In 2000, on the day my son started work, I felt that I had paid my dues to society, and I quit my full-time job. I continued, free-lance, as editorial director of Bell Tower, the spiritual imprint I had founded in 1989, and began to explore other things life had to offer. Until that moment, work had consumed me, and I wanted to discover how to play, something that had eluded me for far too long. At sixty-one, it was a little late to begin playing, but I thought it worth a try. I also wanted to see if I could get the right side of my brain to work. I knew that unless I was willing to make a major shift, I would just keep putting one foot in front of the other, working harder and harder, until my life was over.
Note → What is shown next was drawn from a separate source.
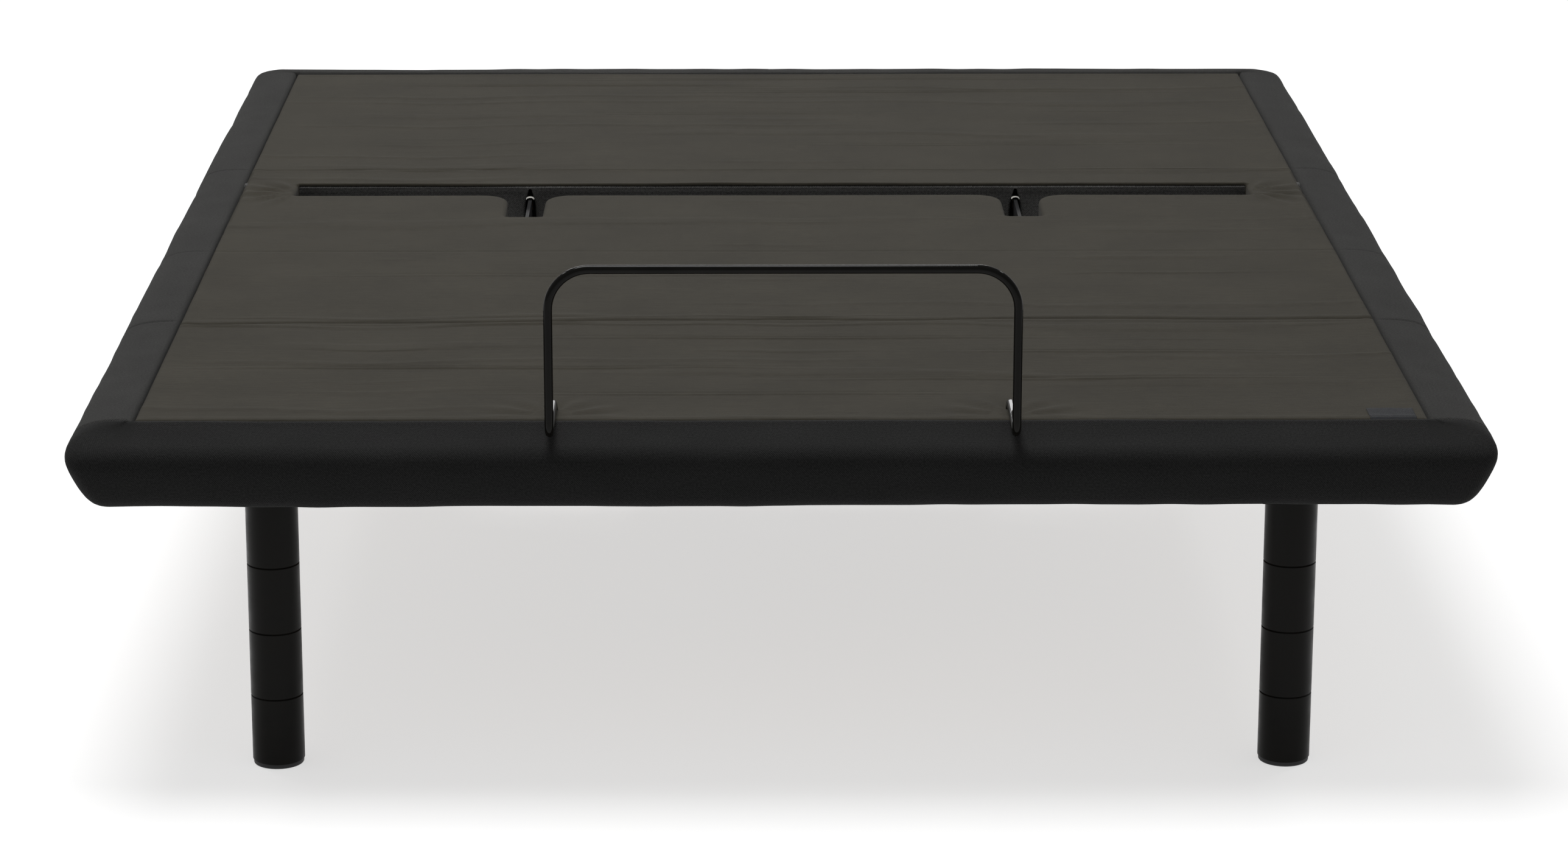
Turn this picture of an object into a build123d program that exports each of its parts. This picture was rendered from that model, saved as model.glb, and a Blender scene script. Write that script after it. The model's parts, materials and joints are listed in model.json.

After I edited a best-selling translation of Lao Tsu’s Tao Te Ching in the early 70s, friends began to give me not only rice paper, brushes, ink stones, and sticks of red and black ink, but also books on Chinese art. I never asked for any of this, but many people seemed convinced that I would enjoy brush painting. All these things remained on my shelf until about six months after I had abandoned the daily corporate grind. Then one day, I happened to pass a small storefront on Houston Street (in Manhattan) that bore a sign reading “Koho School of Sumi-e,” I picked up a brochure from the rack outside, and a week later began my apprenticeship.
I had no art training and learning the time-honored craft of East Asian brush painting has been a long and thorny road. It took me six years to see that the greatest obstacle I faced was that I had spent my life trying to control the outcome of everything I did. But art is uncontrollable. The muse is not on call. Each day it is necessary for me to be here, brush in hand, in case this is the day she decides to visit. I realized that I had made a mistake in wanting to discover “if I could get the right side of my brain to work.” I should have been exploring whether it knew how to play, not how to work.
The spontaneous style of East Asian brush painting seeks to express the essence of something with a few swift and sure strokes. Ancient Chinese masters described it as allowing “the brush to dance and the ink to sing” and contemporary Sumi-e artist Motoi Oi says: “The aim is not the reproduction of the subject matter but the elimination of the inessential” or, to put it another way, the painter seeks to distill nature rather than record it. My hope is that the image will be intense and potent, that it will leap off the paper and into the viewer’s heart. The painting comes alive in proportion to how present I am and how lightly I hold the brush. As Kaz Tanahashi taught me, two principles must be kept in mind: “Undivided attention equals unswerving strokes” and “Do not hold a brush unless you are smiling.”